## Task instructions
Up to and including the line containing "record = json.load(file)", please reproduce the lines of the listing below, starting from the top.

## Data lines
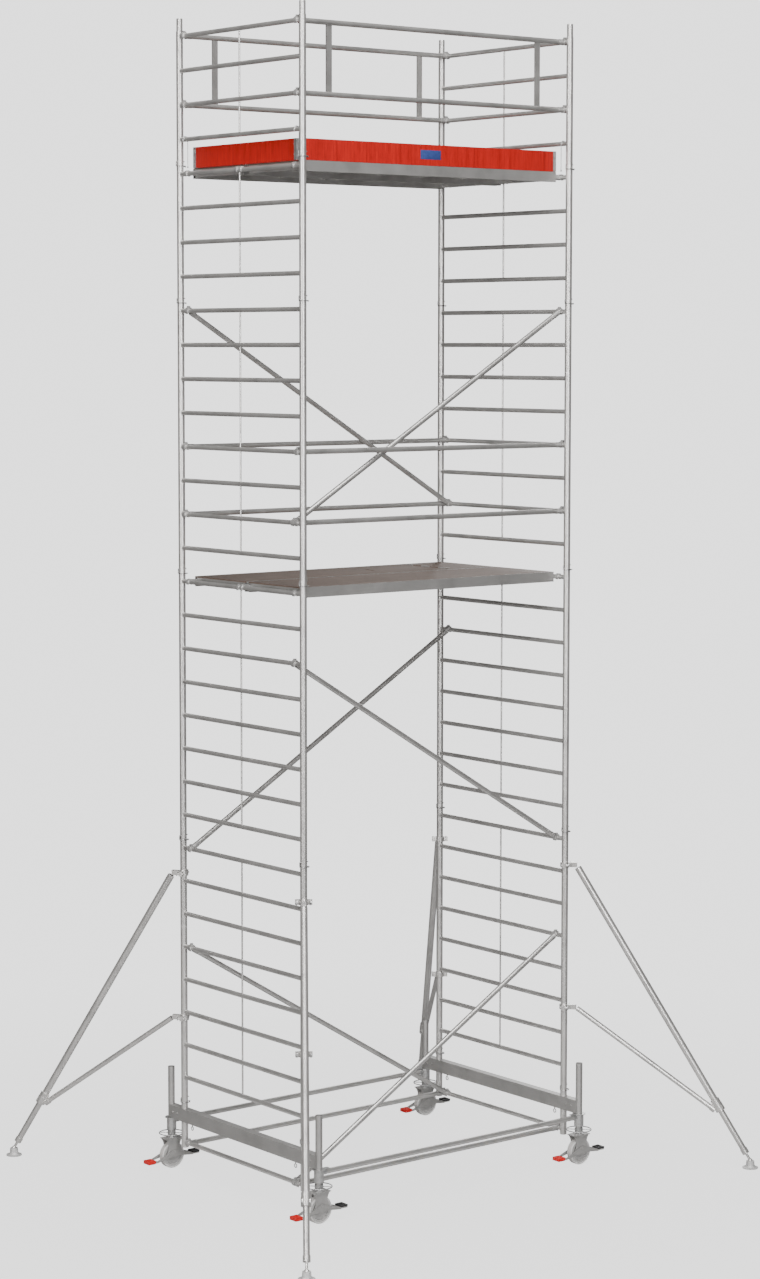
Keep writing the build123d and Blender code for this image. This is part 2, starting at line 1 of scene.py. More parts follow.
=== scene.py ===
"""Looks of the mobile tower scaffold, in metres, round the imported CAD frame."""
import bpy
import json
import math
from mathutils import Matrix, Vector


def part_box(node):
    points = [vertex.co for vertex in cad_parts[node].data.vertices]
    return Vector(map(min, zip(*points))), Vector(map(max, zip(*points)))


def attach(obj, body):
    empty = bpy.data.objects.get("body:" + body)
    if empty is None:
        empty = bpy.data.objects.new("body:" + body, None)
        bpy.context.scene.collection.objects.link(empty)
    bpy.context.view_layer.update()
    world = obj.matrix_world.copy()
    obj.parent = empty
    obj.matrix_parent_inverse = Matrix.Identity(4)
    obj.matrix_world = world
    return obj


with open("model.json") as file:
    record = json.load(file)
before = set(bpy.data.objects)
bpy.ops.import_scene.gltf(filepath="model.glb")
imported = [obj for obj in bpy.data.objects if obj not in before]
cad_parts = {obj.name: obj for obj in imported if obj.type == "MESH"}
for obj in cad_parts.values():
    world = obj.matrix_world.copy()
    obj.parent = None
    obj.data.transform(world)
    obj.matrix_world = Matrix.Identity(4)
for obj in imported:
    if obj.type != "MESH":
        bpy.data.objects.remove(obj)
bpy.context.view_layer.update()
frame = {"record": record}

CORNERS = ("front_left", "rear_left", "rear_right", "front_right")

# Strength at which the camera sees the surround and the far floor; it comes out pale grey
SURROUND_SEEN = 2.2

# Sizes of the frame that the added pieces sit on
POST_RADIUS = 0.0255
RUNG_RADIUS = 0.017
RUNG_PITCH = 0.25
LOWEST_RUNG = 0.235
FIRST_RUNG_ABOVE_FRAME_FOOT = 0.215
CLAMP_HEIGHTS = (2.290, 1.190)
CLAMP_BOLT_OFFSET = 0.050
CLAMP_NUT_REACH = 0.0275
CLAMP_WING_REACH = 0.035
PAD_START = 0.1715
BLACK_PAD_LOW = 0.0921
PAD_FIRST_RIB = 0.180
PAD_RIB_STEP = 0.0085
RIBS_PER_PAD = 6
THREAD_LOW = 0.2445
THREAD_PITCH = 0.0035
RIVETS_ALONG_DECK = 17


# Camera, floor and light ------------------------------------------------------

def add_camera():
    """Long lens off the front left corner, six metres up."""
    data = bpy.data.cameras.new("camera")
    data.lens = 83.65
    data.sensor_width = 36.0
    data.shift_x = 0.0218
    data.shift_y = -0.0313
    data.clip_end = 200.0
    camera = bpy.data.objects.new("camera", data)
    camera.location = (-13.856, -17.370, 6.236)
    camera.rotation_euler = (math.radians(85.103), 0.0, math.radians(-38.117))
    bpy.context.collection.objects.link(camera)
    bpy.context.scene.camera = camera


def add_area_light(name, place, target, size, power, tint):
    data = bpy.data.lights.new(name, "AREA")
    data.shape = "RECTANGLE"
    data.size, data.size_y = size
    data.energy = power
    data.color = tint
    light = bpy.data.objects.new(name, data)
    light.location = place
    way = Vector(target) - Vector(place)
    light.rotation_euler = way.to_track_quat("-Z", "Y").to_euler()
    bpy.context.collection.objects.link(light)


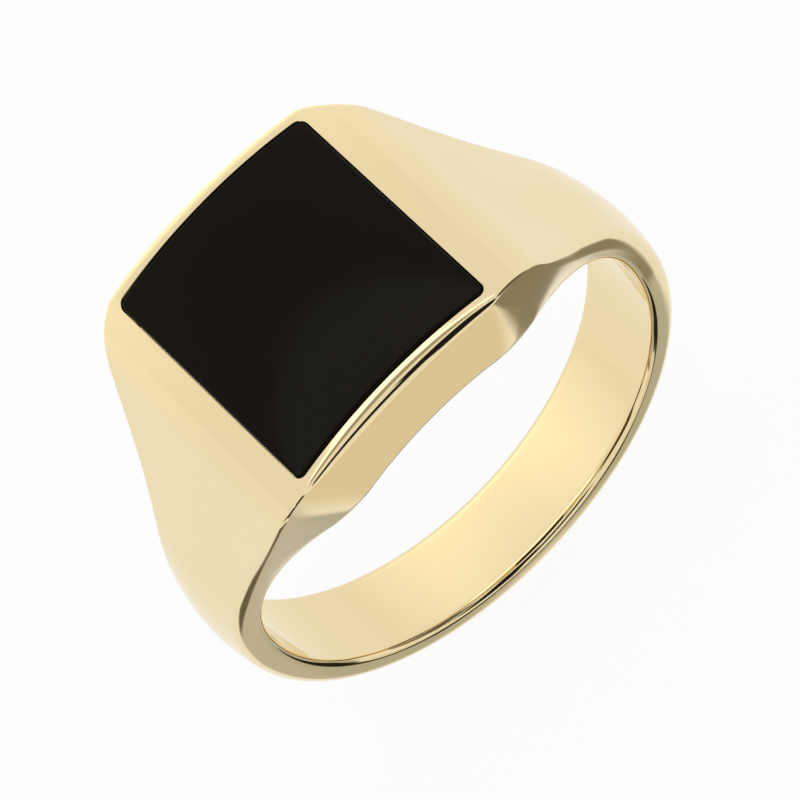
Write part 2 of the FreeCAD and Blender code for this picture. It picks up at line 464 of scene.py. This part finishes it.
def window_cutter(s, t):
    """Upright rounded block that opens the back of the seat."""
    loop = rounded_rectangle(t.half_width - t.ledge, t.half_length - t.ledge,
                             t.window_corner, WINDOW_SIDE_POINTS, WINDOW_CORNER_POINTS)
    loop = loop + np.array([t.offset, 0.0])
    loops = [np.column_stack([loop, np.full(len(loop), z * MM)]) for z in WINDOW_ENDS]
    verts, faces = stacked_loops(np.stack(loops))
    return mesh_object("window_cutter", verts, faces)


class RING_OT_body(bpy.types.Operator):
    """Makes the gold ring body with its seat and open back"""
    bl_idname = "signet.ring_body"
    bl_label = "Ring body"

    def execute(self, context):
        s = context.scene.signet_ring
        t = context.scene.signet_stone
        points = ring_surface(s)
        piece = mesh_object("gold_ring_body", points.reshape(-1, 3), closed_grid(points),
                            gold_material(context.scene.signet_finish))
        cut(piece, seat_cutter(s, t))
        cut(piece, window_cutter(s, t))
        piece.data.shade_smooth()
        piece.data.set_sharp_from_angle(angle=SHARP_ANGLE)
        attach(piece, BODY)
        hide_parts("ring_body")
        return {"FINISHED"}


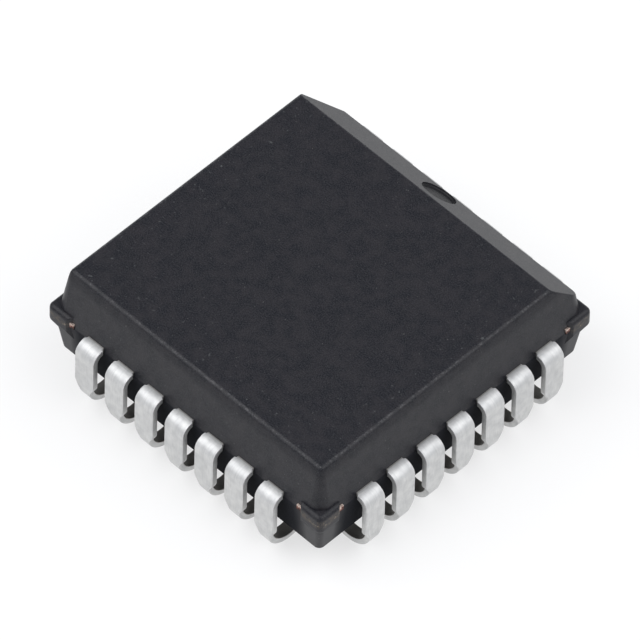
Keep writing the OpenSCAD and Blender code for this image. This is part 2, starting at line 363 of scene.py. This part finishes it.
def leg_width(z):
    """Width of the strip at a height: full above the taper, narrow in the curl."""
    t = min(1, max(0, (z - TAPER_FOOT) / (TAPER_TOP - TAPER_FOOT)))
    return CURL_WIDTH + t * t * (3 - 2 * t) * (LEG_WIDTH - CURL_WIDTH)


def lead_stations(step):
    """Points along the strip's middle: (reach, height, direction, place along the side, width)."""
    stations = []
    for reach in FINGER_ROWS:
        t = (reach - FINGER_REACH) / (NECK - FINGER_REACH)
        stations.append((reach, STRIP_MIDDLE, 0,
                         step * (FINGER_PITCH + t * (PITCH - FINGER_PITCH)),
                         FINGER_WIDTH + t * (ROOT_WIDTH - FINGER_WIDTH)))
    middle = step * PITCH
    for reach, width in ((NECK + CLOSE, ROOT_WIDTH),
                         (SHOULDER_START - FLARE_LENGTH, ROOT_WIDTH),
                         (SHOULDER_START - FLARE_LENGTH / 2, (ROOT_WIDTH + LEG_WIDTH) / 2),
                         (SHOULDER_START, LEG_WIDTH)):
        stations.append((reach, STRIP_MIDDLE, 0, middle, width))
    bend = SHOULDER_RADIUS + STRIP / 2
    bend_z = STRIP_MIDDLE - bend
    for i in range(1, SHOULDER_STEPS + 1):
        angle = i / SHOULDER_STEPS * math.pi / 2
        stations.append((SHOULDER_START + bend * math.sin(angle),
                         bend_z + bend * math.cos(angle), -angle, middle, LEG_WIDTH))
    for z in LEG_ROWS:
        stations.append((LEG_FACE - STRIP / 2, z, -math.pi / 2, middle, leg_width(z)))
    curl = CURL_RADIUS - STRIP / 2
    for i in range(CURL_STEPS + 1):
        angle = i / CURL_STEPS * math.pi
        z = CURL_RADIUS - curl * math.sin(angle)
        width = leg_width(z) if i < CURL_STEPS / 2 else CURL_WIDTH
        stations.append((CURL_CENTRE + curl * math.cos(angle), z,
                         -math.pi / 2 - angle, middle, width))
    for z, width in ((TIP_TOP - TIP_TAPER, CURL_WIDTH), (TIP_TOP, CURL_WIDTH - TIP_TAPER)):
        stations.append((TIP_MIDDLE, z, -1.5 * math.pi, middle, width))
    return stations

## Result
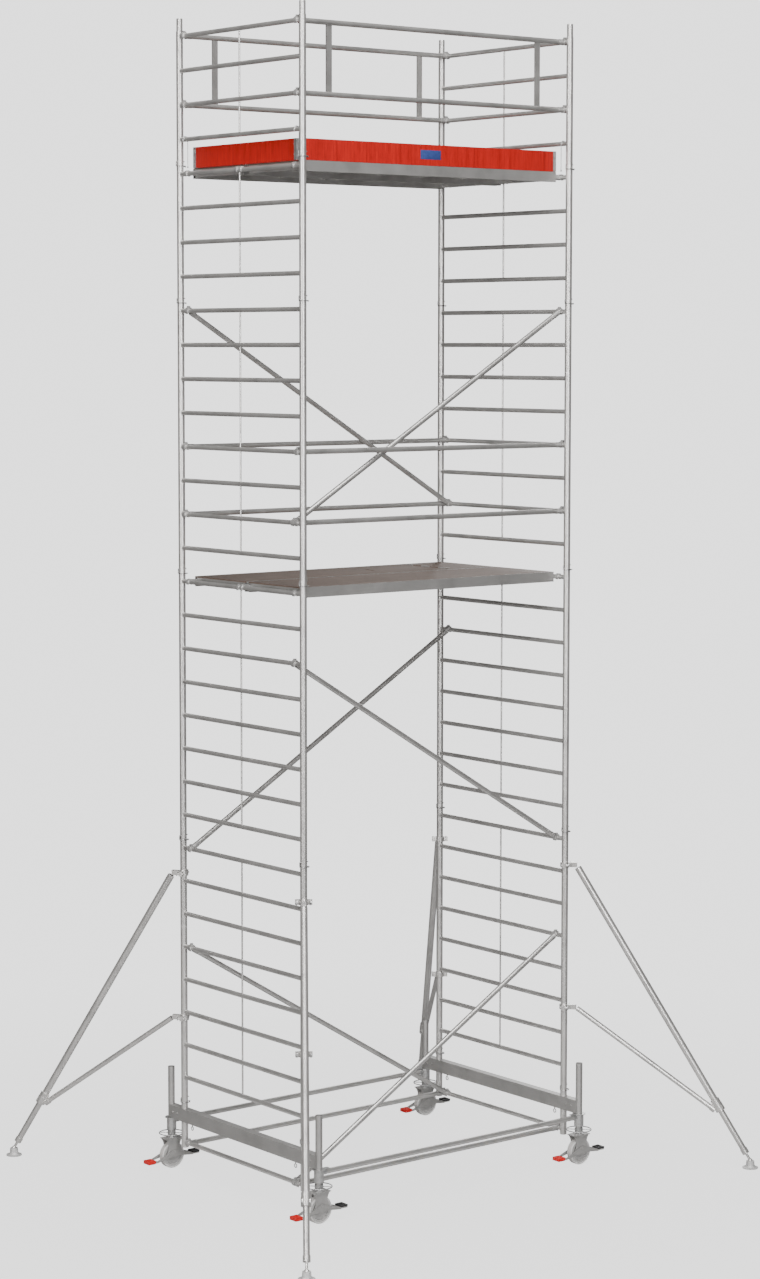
Keep writing the build123d and Blender code for this image. This is part 2, starting at line 1 of scene.py. More parts follow.
=== scene.py ===
"""Looks of the mobile tower scaffold, in metres, round the imported CAD frame."""
import bpy
import json
import math
from mathutils import Matrix, Vector


def part_box(node):
    points = [vertex.co for vertex in cad_parts[node].data.vertices]
    return Vector(map(min, zip(*points))), Vector(map(max, zip(*points)))


def attach(obj, body):
    empty = bpy.data.objects.get("body:" + body)
    if empty is None:
        empty = bpy.data.objects.new("body:" + body, None)
        bpy.context.scene.collection.objects.link(empty)
    bpy.context.view_layer.update()
    world = obj.matrix_world.copy()
    obj.parent = empty
    obj.matrix_parent_inverse = Matrix.Identity(4)
    obj.matrix_world = world
    return obj


with open("model.json") as file:
    record = json.load(file)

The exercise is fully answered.